** begin Provided material **

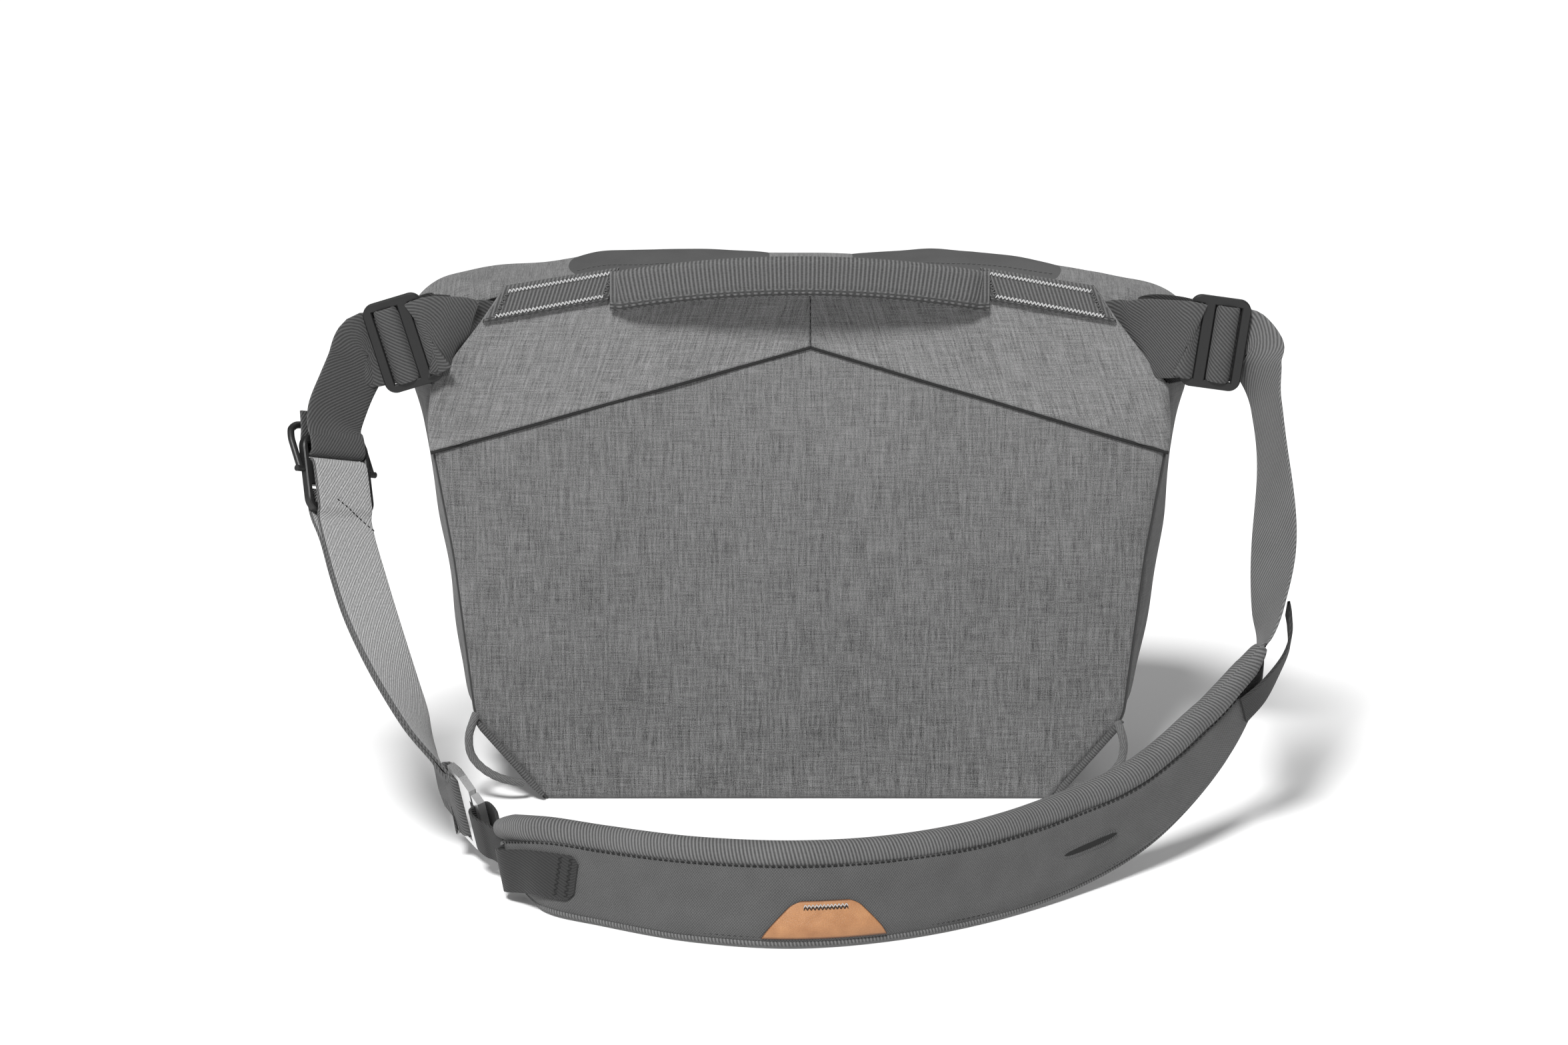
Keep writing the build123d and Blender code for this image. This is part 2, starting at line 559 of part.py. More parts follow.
def bail(plane):
    """A U-shaped lever that turns on the adjuster's pins and rests behind the upper webbing, just off its tail."""
    inner = ADJ_W / 2 + BAIL_GAP
    lever = Pos(BAIL_LEG + BAIL_T / 2 - 0.2, 0, 0) * Box(BAIL_T, 2 * (inner + BAIL_T), BAIL_T)
    for sign in (-1, 1):
        lever = lever + Pos(BAIL_LEG / 2, sign * (inner + BAIL_T / 2), 0) * Box(BAIL_LEG, BAIL_T, BAIL_T)
        lever = lever + Pos(0, sign * (inner + BAIL_T / 2), 0) * Rot(90, 0, 0) * Cylinder(ADJ_PIN_R + 1.5, BAIL_T)
    lever = lever - Rot(90, 0, 0) * Cylinder(ADJ_PIN_R + ADJ_PIN_CLEAR, 3 * ADJ_W)
    save("adjuster_bail", body_of(plane * Pos(BAIL_PIN_X, 0, 0) * Rot(0, BAIL_REST, 0) * lever))


def lower_webbing(plane, across, hook_place, hook_across):
    """A flat loop of webbing: over the adjuster's middle and lower bars, down to the hook's bar, round it and back."""
    lift = ADJ_T / 2 + WEB_T / 2 + 0.4
    slot_x = ADJ_L / 2 - ADJ_BAR - ADJ_SLOT / 2
    bar_x = ADJ_L / 2 - ADJ_BAR / 2
    apart = WEB_T / 2 + 0.2
    start = [(-ADJ_REST - 2.2, 0.4), (-ADJ_REST - 1.8, -2.0), (-ADJ_REST - 0.4, -lift), (bar_x + 1, -lift), (bar_x + 6, -lift + 1.2)]
    middle = smooth([((x, y, z), w, width) for (x, y, z), w, width in LOWER_ROUTE], 2)
    hook_lift = HOOK_T / 2 + WEB_T / 2 + 0.6
    end = [(-10, -apart - 0.6), (-HOOK_BAR / 2 - 2.5, -hook_lift), (1.6, -hook_lift), (HOOK_BAR / 2 + 1.2, -hook_lift + 1.1), (HOOK_BAR / 2 + 1.6, -0.2)]
    inner = on_plane(plane, start, across, WEB_W) + shifted(middle, -apart) + on_plane(hook_place, end, hook_across, WEB_W)
    save("webbing_lower_inner", ribbon(inner, -WEB_T / 2, WEB_T / 2))
    start = [(slot_x + 0.2, 1.3), (slot_x + 1.6, lift), (bar_x + 1, lift), (bar_x + 6, lift - 1.2)]
    end = [(-10, apart + 0.6), (-HOOK_BAR / 2 - 2.5, hook_lift), (1.6, hook_lift), (HOOK_BAR / 2 + 1.2, hook_lift - 1.1), (HOOK_BAR / 2 + 1.6, 0.2)]
    outer = on_plane(plane, start, across, WEB_W) + shifted(middle, apart) + on_plane(hook_place, end, hook_across, WEB_W)
    save("webbing_lower_outer", ribbon(outer, -WEB_T / 2, WEB_T / 2))


def shifted(stations, by):
    """Stations moved along their normals."""
    out = []
    for i, (centre, across, width) in enumerate(stations):
        ahead = stations[min(i + 1, len(stations) - 1)][0] - stations[max(i - 1, 0)][0]
        out.append((centre + ahead.cross(across).normalized() * by, across, width))
    return out


def hook_plane():
    """Local x from the webbing's bar to the loop's bar, local y up the bars."""
    along = (v(*PAD_ROUTE[0][0]) - v(*HOOK_CENTRE)).normalized()
    across = v(*HOOK_ACROSS)
    across = (across - along * across.dot(along)).normalized()
    return Plane(origin=v(*HOOK_CENTRE), x_dir=tuple(along), z_dir=tuple(along.cross(across))), across


def hook(plane):
    """A flat plate: a closed slot for the wide webbing, and a narrower hooked slot open on one side."""
    half, tip = HOOK_W / 2, HOOK_TIP_W / 2
    reach = HOOK_REACH
    outline = [(-HOOK_BAR / 2, -half), (11, -half), (reach, -tip), (reach, tip), (11, half), (-HOOK_BAR / 2, half)]
    plate = Solid.extrude(Face(Wire.make_polygon([v(x, y, -HOOK_T / 2) for x, y in outline], close=True)), v(0, 0, HOOK_T))
    slot = Pos(HOOK_BAR / 2 + HOOK_SLOT / 2, 0, 0) * Box(HOOK_SLOT, SLIDER_WINDOW, HOOK_T + 1)
    mouth_x = reach - HOOK_BAR - HOOK_SLOT / 2
    mouth = Pos(mouth_x, 0, 0) * Box(HOOK_SLOT, END_LOOP_W + 2, HOOK_T + 1)
    gate = Pos(mouth_x, tip, 0) * Box(2.4, tip, HOOK_T + 1)
    save("hook", body_of(plane * (Part() + plate - slot - mouth - gate)))


# ---------------------------------------------------------------- pad and right side
def end_loop(plane, across):
    """The pad's left end: a narrow webbing loop round the hook's outer bar, sewn under the pad's skin."""
    lift = HOOK_T / 2 + TAB_T / 2 + HOOK_PLAY
    bar_x = HOOK_REACH - HOOK_BAR / 2
    turn = bar_x - HOOK_BAR / 2 - TAB_T / 2 - 0.9
    far = (v(*PAD_ROUTE[0][0]) - v(*HOOK_CENTRE)).length - 2.0
    line = [(far, 1.2), (HOOK_REACH + 5, lift - 1.0), (bar_x, lift), (turn + 0.8, lift - 0.5), (turn, 1.4), (turn, -1.4), (turn + 0.8, -lift + 0.5)]
    line += [(bar_x, -lift), (HOOK_REACH + 5, -lift + 1.0), (far, -1.2)]
    save("pad_end_loop", ribbon(on_plane(plane, line, across, END_LOOP_W), -TAB_T / 2, TAB_T / 2))


def pad():
    stations = smooth(PAD_ROUTE, 2)
    core, skin = PAD_CORE_T / 2, PAD_SKIN_T
    lower, roll = (-1, PIPING_T + 0.3), (1, -PAD_ROLL_W - 0.2)
    save("pad_core", ribbon(stations[1:], -core, core, (lower[0], lower[1] + 0.4), (roll[0], roll[1] - 0.4)))
    save("pad_face", ribbon(stations, core + GAP, core + GAP + skin, lower, roll))
    save("pad_back", ribbon(stations, -core - GAP - skin, -core - GAP, lower, roll))
    save("pad_top_roll", ribbon(stations[1:], -core - skin - PAD_ROLL, core + skin + PAD_ROLL, (1, -PAD_ROLL_W), (1, 0)))
    save("pad_bottom_piping", ribbon(stations, -PIPING_T / 2, PIPING_T / 2, (-1, 0), (-1, PIPING_T)))
    out = core + skin + 2 * GAP
    tab = stations[1:5]
    save("pad_tab_left", ribbon(narrow(tab, TAB_W, -5.5), out, out + TAB_T))
    tab = stations[-5:-1]
    save("pad_tab_right", ribbon(narrow(tab, TAB_W, -5.5), out, out + TAB_T))
    middle = len(stations) * 0.385
    tag = stations[int(middle) - 1:int(middle) + 2]
    save("leather_tag", leather_tag(tag, out))


def narrow(stations, width, shift):
    """The same stations with a set width, moved along the width direction."""
    return [(centre + across * shift, across, width) for centre, across, _ in stations]


def leather_tag(stations, out):
    """A trapezoid tag, wider at the pad's lower edge."""
    centre, across, width = stations[1]
    ahead = (stations[2][0] - stations[0][0]).normalized()
    normal = ahead.cross(across).normalized()
    foot = centre + across * (-width / 2 + PIPING_T + 1.0) + normal * out
    pts = []
    for half, rise in ((TAG_FOOT / 2, 0), (TAG_HEAD / 2, TAG_H)):
        pts.append((foot + ahead * half + across * rise, foot - ahead * half + across * rise))
    ring = [pts[0][0], pts[1][0], pts[1][1], pts[0][1]]
    return slab([tuple(p) for p in ring], tuple(normal * TAG_T))


def right_webbing():
    """From the pad's right end up to the right slider."""
    route = smooth(RIGHT_ROUTE, 3)
    save("webbing_right", ribbon(route, -WEB_T / 2, WEB_T / 2))


# ---------------------------------------------------------------- corners
def corner_piping():
    """A narrow welt along each chamfered lower corner."""
    for side, sign in SIGN.items():
        a, b = v(sign * (BASE_HALF + 6), BACK_Y - 0.1, 4.0), v(sign * (CORNER_HALF - 1.5), BACK_Y - 0.1, CORNER_H - 3)
        along = (b - a).normalized()
        inwards = v(-sign * along.Z, 0, sign * along.X)
        inwards = inwards * (1 if inwards.X * sign < 0 else -1)
        ring = [a, b, b + inwards * WELT, a + inwards * WELT]
        save(f"corner_piping_{side}", slab([tuple(p) for p in ring], (0, -WELT_T, 0)))


def cord_route(points):
    """A cord's centre line: straight runs with a tangent arc at every corner."""
    radii = []
    for a, b, c in zip(points, points[1:], points[2:]):
        run = min((b - a).length, (c - b).length)
        turn = radians((b - a).get_angle(c - b))
        radii.append(round(0.45 * run / tan(turn / 2), 2))
    print("cord radii", radii)
    return FilletPolyline(*points, radius=radii)


def cord_loops():
    """Loops of cord that hang from the lower corners on the wearer's side."""
    for side in SIGN:
        points = [v(*p) for p in CORD[side]]
        path = cord_route(points)
        section = Plane(origin=path @ 0, z_dir=path % 0) * Circle(CORD_D / 2)
        save(f"cord_loop_{side}", body_of(sweep(section, path=path)))


adj = adjuster_plane()
hook_place, hook_across = hook_plane()
print("adjuster pins", [round(c, 3) for c in adj.from_local_coords(v(BAIL_PIN_X, 0, 0))], [round(c, 5) for c in adj.y_dir])
print("hook axis", [round(c, 5) for c in hook_across])
bag_body()
dividers()
lid()
zips()
front_pocket()
handle()
for side in SIGN:
    slider(side)
    anchor_webbing(side)
adjuster(adj)
bail(adj)
upper_webbing(adj, adj.y_dir)
hook(hook_place)
lower_webbing(adj, adj.y_dir, hook_place, hook_across)
end_loop(hook_place, hook_across)
pad()
right_webbing()
corner_piping()
cord_loops()
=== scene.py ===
"""Camera sling bag: its looks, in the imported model's own frame. Z is up and the wearer's side faces -Y.

Shapes are worked out in millimetres as whole numpy arrays and written to meshes in metres. Each cloth piece carries
a UV map called cloth, in metres along and across the cloth, that its weave follows.
"""

import bpy
import numpy as np
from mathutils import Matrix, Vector


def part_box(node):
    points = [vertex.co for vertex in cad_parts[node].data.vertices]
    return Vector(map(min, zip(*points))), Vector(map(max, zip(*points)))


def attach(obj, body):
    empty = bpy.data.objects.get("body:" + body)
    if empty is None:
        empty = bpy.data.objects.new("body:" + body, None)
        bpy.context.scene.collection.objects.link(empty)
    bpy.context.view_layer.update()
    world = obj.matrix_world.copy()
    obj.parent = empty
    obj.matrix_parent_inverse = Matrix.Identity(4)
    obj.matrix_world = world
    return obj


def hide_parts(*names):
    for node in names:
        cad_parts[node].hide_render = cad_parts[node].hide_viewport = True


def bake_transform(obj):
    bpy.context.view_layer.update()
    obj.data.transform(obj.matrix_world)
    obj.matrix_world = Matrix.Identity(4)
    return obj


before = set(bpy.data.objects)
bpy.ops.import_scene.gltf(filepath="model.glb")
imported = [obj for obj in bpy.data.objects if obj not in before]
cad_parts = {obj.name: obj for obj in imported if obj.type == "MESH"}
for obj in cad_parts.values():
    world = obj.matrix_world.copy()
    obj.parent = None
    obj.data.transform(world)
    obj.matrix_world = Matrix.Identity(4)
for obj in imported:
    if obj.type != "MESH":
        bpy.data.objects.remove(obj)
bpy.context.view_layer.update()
scene = bpy.context.scene
MM = 0.001

# ---------------------------------------------------------------- camera, floor, light
TARGET = Vector((-0.008, -0.066, 0.150))
TILT = np.radians(14.0)
camera = bpy.data.objects.new("camera", bpy.data.cameras.new("camera"))
scene.collection.objects.link(camera)
back = Vector((0.0, -np.cos(TILT), np.sin(TILT)))
camera.location = TARGET + back * 3.0
camera.rotation_mode = "QUATERNION"
camera.rotation_quaternion = (-back).to_track_quat("-Z", "Y")
camera.data.lens = 133.2
camera.data.sensor_width = 36.0
camera.data.clip_end = 60.0
scene.camera = camera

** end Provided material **

Aim of the exercise:
Among the lines above, find the one with "adj = adjuster_plane()" and the one with "in imported if". Quote both and everything between them, exactly.

Solution for this exercise:
adj = adjuster_plane()
hook_place, hook_across = hook_plane()
print("adjuster pins", [round(c, 3) for c in adj.from_local_coords(v(BAIL_PIN_X, 0, 0))], [round(c, 5) for c in adj.y_dir])
print("hook axis", [round(c, 5) for c in hook_across])
bag_body()
dividers()
lid()
zips()
front_pocket()
handle()
for side in SIGN:
    slider(side)
    anchor_webbing(side)
adjuster(adj)
bail(adj)
upper_webbing(adj, adj.y_dir)
hook(hook_place)
lower_webbing(adj, adj.y_dir, hook_place, hook_across)
end_loop(hook_place, hook_across)
pad()
right_webbing()
corner_piping()
cord_loops()
=== scene.py ===
"""Camera sling bag: its looks, in the imported model's own frame. Z is up and the wearer's side faces -Y.

Shapes are worked out in millimetres as whole numpy arrays and written to meshes in metres. Each cloth piece carries
a UV map called cloth, in metres along and across the cloth, that its weave follows.
"""

import bpy
import numpy as np
from mathutils import Matrix, Vector


def part_box(node):
    points = [vertex.co for vertex in cad_parts[node].data.vertices]
    return Vector(map(min, zip(*points))), Vector(map(max, zip(*points)))


def attach(obj, body):
    empty = bpy.data.objects.get("body:" + body)
    if empty is None:
        empty = bpy.data.objects.new("body:" + body, None)
        bpy.context.scene.collection.objects.link(empty)
    bpy.context.view_layer.update()
    world = obj.matrix_world.copy()
    obj.parent = empty
    obj.matrix_parent_inverse = Matrix.Identity(4)
    obj.matrix_world = world
    return obj


def hide_parts(*names):
    for node in names:
        cad_parts[node].hide_render = cad_parts[node].hide_viewport = True


def bake_transform(obj):
    bpy.context.view_layer.update()
    obj.data.transform(obj.matrix_world)
    obj.matrix_world = Matrix.Identity(4)
    return obj


before = set(bpy.data.objects)
bpy.ops.import_scene.gltf(filepath="model.glb")
imported = [obj for obj in bpy.data.objects if obj not in before]
cad_parts = {obj.name: obj for obj in imported if obj.type == "MESH"}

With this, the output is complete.